Copy, from the entries below, each line in which the string "remove" appears.

Records shown:
^^^^^^^^^^^^^^^^

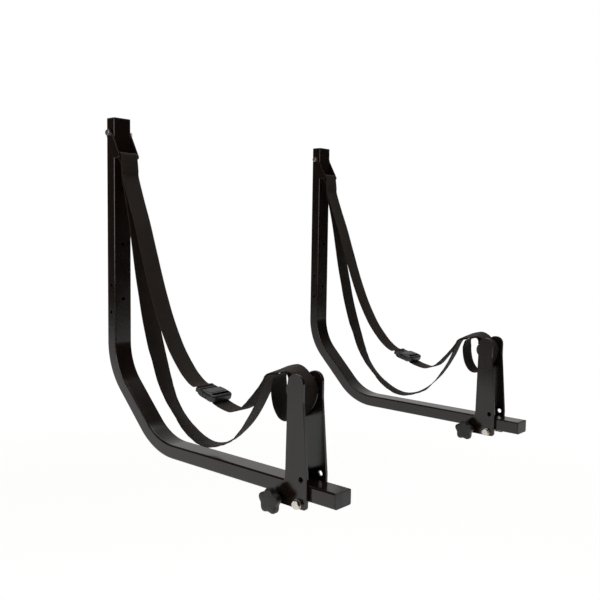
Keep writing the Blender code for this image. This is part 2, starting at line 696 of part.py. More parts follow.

^^^^^^^^^^^^^^^^

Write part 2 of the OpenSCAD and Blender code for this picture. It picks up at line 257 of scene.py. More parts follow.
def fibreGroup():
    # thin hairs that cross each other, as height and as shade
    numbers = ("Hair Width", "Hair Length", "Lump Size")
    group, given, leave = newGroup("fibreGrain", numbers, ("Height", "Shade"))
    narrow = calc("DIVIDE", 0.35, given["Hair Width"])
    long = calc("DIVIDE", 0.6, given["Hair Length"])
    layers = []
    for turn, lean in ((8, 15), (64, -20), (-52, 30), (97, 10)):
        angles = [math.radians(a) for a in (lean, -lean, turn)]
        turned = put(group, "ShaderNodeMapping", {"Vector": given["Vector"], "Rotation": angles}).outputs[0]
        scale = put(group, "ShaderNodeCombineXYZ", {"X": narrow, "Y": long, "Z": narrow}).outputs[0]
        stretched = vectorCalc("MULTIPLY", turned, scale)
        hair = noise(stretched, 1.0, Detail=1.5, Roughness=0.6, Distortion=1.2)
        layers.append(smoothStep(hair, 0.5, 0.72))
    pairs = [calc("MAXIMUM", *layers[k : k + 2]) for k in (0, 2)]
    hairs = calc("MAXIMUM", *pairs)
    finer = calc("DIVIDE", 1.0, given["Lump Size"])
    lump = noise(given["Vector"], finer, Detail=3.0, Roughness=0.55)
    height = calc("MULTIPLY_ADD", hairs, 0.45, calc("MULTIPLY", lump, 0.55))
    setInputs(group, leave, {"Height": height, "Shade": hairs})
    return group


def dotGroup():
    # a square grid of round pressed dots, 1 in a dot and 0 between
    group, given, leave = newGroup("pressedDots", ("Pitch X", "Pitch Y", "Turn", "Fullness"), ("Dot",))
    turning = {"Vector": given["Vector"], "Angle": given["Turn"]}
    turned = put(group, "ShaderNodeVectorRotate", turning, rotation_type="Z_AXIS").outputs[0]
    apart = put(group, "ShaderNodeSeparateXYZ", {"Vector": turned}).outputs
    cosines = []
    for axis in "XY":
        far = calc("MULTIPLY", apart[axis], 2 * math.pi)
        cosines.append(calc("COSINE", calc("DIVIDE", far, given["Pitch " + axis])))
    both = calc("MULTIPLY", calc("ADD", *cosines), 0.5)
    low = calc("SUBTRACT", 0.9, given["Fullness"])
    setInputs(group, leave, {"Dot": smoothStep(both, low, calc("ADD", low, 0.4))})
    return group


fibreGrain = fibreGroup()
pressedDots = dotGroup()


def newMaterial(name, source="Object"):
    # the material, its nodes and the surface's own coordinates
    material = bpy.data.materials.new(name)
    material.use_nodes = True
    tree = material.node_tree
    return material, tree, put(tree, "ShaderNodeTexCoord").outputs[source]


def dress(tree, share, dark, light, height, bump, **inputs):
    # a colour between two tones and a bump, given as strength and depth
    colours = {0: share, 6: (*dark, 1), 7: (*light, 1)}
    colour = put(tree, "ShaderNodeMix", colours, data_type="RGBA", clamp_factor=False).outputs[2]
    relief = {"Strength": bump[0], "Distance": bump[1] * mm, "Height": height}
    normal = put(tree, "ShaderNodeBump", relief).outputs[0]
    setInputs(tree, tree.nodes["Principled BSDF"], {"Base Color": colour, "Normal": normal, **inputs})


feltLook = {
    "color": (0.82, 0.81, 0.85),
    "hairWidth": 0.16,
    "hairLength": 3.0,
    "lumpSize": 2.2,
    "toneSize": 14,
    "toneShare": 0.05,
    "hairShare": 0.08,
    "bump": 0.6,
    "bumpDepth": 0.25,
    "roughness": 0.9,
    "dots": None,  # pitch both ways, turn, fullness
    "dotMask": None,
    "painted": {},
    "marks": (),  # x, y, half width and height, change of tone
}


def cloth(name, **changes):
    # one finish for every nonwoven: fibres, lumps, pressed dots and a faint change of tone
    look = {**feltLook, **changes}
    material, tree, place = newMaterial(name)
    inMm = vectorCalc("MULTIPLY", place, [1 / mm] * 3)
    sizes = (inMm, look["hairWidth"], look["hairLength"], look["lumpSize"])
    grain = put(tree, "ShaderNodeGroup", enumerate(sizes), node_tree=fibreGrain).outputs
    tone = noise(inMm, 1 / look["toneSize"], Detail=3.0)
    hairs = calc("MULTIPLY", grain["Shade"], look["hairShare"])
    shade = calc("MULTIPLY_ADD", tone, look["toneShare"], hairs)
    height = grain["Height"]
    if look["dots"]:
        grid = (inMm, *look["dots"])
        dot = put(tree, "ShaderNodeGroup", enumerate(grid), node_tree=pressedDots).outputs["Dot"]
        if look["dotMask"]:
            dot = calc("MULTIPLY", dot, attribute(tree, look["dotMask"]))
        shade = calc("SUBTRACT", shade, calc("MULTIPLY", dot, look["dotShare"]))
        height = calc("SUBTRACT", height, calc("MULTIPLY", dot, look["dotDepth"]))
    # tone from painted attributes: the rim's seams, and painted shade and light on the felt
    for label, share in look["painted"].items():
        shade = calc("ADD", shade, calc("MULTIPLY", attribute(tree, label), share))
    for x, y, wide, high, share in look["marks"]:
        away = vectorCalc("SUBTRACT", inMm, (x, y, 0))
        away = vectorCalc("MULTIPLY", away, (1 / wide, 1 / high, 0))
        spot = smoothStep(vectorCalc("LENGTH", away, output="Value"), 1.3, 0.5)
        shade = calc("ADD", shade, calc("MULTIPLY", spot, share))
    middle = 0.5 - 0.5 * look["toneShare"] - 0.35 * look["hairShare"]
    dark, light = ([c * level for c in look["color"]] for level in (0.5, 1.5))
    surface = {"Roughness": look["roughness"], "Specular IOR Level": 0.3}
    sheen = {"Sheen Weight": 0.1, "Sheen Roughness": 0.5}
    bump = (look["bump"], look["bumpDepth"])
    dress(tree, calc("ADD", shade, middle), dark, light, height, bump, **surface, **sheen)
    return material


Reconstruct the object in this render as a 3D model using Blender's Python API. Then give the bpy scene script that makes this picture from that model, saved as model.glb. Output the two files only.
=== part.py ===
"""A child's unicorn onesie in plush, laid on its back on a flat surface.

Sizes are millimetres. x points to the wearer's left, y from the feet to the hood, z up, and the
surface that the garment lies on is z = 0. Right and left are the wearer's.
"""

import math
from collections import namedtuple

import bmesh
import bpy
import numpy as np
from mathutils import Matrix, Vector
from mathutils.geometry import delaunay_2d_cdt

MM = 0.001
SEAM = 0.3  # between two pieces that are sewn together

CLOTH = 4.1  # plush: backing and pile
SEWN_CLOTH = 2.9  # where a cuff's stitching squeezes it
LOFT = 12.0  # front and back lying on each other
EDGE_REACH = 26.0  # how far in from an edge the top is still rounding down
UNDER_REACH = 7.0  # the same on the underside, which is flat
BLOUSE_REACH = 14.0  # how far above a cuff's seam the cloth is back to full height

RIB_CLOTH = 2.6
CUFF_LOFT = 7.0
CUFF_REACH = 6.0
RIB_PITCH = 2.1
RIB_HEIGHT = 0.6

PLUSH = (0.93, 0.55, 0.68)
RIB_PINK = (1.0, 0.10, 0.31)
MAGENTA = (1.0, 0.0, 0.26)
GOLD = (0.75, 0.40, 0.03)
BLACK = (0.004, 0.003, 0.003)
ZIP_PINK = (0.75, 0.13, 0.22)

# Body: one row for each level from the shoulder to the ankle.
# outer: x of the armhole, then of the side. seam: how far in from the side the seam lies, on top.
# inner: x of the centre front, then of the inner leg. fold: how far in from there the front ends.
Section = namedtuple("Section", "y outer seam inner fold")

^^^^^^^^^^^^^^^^

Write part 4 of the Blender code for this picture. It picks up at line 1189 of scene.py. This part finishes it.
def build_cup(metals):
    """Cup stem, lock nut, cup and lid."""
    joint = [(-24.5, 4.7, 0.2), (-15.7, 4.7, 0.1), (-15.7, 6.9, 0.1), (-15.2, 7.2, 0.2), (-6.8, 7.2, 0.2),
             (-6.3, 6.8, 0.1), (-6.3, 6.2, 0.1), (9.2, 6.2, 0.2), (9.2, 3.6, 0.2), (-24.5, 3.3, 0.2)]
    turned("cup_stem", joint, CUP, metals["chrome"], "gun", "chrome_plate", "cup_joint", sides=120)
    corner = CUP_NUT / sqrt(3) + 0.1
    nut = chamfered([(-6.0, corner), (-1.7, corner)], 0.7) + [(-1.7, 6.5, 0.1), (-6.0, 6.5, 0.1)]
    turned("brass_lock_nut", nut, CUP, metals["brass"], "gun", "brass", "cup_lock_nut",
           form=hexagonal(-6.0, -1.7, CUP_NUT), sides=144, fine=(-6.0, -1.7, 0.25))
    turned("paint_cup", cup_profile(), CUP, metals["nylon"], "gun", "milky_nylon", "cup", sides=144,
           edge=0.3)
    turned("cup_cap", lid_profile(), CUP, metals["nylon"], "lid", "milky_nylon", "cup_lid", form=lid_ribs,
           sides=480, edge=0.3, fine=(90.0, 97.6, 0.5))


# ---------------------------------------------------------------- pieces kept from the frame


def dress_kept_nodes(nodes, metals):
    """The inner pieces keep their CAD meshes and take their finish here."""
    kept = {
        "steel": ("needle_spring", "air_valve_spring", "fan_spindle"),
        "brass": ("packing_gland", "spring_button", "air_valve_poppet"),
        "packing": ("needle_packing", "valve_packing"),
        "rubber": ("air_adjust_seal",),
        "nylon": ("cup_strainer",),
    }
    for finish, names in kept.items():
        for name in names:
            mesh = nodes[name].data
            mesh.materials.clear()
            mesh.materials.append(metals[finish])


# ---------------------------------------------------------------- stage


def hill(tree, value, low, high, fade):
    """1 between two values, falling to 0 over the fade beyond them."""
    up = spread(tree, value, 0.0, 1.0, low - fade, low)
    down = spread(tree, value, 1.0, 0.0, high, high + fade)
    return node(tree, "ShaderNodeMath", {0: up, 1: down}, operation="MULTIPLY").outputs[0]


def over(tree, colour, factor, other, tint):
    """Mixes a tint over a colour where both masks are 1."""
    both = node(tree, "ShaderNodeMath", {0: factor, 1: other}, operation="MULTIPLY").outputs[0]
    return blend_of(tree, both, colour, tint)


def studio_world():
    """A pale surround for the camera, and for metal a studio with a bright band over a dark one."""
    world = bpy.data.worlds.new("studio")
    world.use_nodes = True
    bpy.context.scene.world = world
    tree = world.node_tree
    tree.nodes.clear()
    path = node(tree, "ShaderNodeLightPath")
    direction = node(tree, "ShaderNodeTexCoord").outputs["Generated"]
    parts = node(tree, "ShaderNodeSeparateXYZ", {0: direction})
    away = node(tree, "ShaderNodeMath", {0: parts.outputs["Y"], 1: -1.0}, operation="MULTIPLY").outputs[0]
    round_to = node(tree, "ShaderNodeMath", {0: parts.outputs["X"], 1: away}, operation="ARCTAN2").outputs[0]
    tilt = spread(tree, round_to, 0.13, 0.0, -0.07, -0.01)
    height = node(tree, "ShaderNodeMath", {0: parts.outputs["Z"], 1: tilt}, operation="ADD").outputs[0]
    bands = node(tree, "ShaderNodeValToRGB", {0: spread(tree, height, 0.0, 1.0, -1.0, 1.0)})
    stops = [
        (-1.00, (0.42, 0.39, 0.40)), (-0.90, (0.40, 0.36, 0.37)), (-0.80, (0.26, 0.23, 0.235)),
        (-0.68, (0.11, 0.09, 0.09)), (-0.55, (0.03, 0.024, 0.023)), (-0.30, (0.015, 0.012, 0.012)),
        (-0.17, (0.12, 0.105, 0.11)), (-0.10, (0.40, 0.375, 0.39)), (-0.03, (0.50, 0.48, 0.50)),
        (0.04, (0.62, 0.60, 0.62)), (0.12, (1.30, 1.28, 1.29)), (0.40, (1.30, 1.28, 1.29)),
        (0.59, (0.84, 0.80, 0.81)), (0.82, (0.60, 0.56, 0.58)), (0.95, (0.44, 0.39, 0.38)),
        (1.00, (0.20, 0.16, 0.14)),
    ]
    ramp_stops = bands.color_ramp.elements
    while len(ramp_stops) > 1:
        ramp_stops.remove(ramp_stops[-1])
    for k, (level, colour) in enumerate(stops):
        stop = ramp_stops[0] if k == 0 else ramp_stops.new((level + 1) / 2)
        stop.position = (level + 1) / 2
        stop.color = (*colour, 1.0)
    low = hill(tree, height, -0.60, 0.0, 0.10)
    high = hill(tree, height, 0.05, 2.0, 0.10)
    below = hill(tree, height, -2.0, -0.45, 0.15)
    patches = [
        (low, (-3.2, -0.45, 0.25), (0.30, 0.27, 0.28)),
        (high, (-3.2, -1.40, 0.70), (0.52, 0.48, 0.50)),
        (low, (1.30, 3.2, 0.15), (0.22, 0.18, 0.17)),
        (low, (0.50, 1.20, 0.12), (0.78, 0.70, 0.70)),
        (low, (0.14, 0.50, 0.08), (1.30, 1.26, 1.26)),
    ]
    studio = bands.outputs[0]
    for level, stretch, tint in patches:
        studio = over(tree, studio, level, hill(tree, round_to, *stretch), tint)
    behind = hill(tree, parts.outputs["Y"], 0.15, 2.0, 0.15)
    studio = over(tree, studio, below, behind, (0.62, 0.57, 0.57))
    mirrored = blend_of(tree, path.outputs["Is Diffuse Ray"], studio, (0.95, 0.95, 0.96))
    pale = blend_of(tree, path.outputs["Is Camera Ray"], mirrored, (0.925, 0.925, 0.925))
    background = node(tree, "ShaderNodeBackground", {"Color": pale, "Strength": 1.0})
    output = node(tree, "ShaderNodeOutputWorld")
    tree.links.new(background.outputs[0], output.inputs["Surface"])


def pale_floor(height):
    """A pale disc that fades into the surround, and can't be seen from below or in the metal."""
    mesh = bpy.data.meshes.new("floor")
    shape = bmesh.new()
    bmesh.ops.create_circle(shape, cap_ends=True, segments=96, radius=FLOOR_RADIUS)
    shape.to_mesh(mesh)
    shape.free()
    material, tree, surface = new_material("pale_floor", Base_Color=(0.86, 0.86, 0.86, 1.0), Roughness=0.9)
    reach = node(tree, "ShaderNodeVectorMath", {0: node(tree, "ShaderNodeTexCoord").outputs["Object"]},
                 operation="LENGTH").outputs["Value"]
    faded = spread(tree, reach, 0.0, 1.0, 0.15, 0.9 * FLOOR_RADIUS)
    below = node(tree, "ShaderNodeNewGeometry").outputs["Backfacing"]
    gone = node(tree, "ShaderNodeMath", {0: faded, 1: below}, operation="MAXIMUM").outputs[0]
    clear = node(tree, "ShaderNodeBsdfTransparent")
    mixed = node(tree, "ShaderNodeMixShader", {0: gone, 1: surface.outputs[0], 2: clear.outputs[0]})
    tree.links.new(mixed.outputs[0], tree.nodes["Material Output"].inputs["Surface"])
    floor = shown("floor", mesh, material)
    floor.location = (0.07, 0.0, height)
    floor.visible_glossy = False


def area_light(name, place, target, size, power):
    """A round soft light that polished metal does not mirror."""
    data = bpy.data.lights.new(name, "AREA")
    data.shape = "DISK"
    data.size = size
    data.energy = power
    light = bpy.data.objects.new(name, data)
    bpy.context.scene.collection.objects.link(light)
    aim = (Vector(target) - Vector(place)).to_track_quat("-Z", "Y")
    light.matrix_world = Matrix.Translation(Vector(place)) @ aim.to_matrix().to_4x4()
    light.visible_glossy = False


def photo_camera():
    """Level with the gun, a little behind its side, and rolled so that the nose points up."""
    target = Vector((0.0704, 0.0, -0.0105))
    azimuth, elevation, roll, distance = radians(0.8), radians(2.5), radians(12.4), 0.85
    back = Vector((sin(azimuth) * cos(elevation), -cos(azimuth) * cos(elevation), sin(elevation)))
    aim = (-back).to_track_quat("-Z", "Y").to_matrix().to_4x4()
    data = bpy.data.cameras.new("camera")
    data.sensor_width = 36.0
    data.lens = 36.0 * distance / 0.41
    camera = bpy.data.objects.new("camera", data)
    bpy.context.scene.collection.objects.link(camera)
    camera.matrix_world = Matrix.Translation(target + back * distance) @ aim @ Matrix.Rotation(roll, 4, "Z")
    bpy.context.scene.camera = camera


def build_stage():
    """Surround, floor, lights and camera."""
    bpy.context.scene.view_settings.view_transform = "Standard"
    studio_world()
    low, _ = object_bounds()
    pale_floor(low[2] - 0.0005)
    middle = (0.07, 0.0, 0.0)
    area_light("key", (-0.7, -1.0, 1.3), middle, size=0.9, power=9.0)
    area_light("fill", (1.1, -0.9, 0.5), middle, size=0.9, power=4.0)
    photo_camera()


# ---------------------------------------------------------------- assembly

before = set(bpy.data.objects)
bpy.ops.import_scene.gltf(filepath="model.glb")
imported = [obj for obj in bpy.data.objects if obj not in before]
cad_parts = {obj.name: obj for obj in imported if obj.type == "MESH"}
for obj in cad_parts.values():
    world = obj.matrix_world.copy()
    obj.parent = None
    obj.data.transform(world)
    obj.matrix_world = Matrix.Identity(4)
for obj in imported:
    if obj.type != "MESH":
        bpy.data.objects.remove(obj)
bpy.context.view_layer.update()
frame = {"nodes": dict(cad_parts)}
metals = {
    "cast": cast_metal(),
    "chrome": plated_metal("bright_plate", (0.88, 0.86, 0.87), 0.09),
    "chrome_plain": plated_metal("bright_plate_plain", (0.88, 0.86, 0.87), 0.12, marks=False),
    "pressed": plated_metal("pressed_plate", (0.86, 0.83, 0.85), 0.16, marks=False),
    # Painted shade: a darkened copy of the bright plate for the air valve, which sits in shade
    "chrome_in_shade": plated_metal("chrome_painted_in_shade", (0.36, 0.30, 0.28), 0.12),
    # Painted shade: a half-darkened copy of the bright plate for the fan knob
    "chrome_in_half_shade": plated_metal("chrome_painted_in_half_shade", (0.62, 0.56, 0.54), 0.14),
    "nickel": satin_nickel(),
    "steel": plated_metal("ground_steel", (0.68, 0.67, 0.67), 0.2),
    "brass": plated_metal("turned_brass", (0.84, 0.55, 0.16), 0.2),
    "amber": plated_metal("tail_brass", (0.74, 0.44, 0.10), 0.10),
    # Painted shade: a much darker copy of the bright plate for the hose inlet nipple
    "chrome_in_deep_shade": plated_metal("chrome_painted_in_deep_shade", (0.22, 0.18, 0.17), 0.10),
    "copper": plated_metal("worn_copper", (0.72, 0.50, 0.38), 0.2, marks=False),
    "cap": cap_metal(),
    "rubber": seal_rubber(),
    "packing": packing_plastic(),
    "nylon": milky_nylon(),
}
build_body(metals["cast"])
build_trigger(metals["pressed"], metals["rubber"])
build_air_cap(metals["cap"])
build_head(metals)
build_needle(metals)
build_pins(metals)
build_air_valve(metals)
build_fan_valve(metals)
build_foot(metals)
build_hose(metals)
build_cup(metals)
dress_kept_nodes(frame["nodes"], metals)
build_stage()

^^^^^^^^^^^^^^^^

Output for this exercise:
        ramp_stops.remove(ramp_stops[-1])
        bpy.data.objects.remove(obj)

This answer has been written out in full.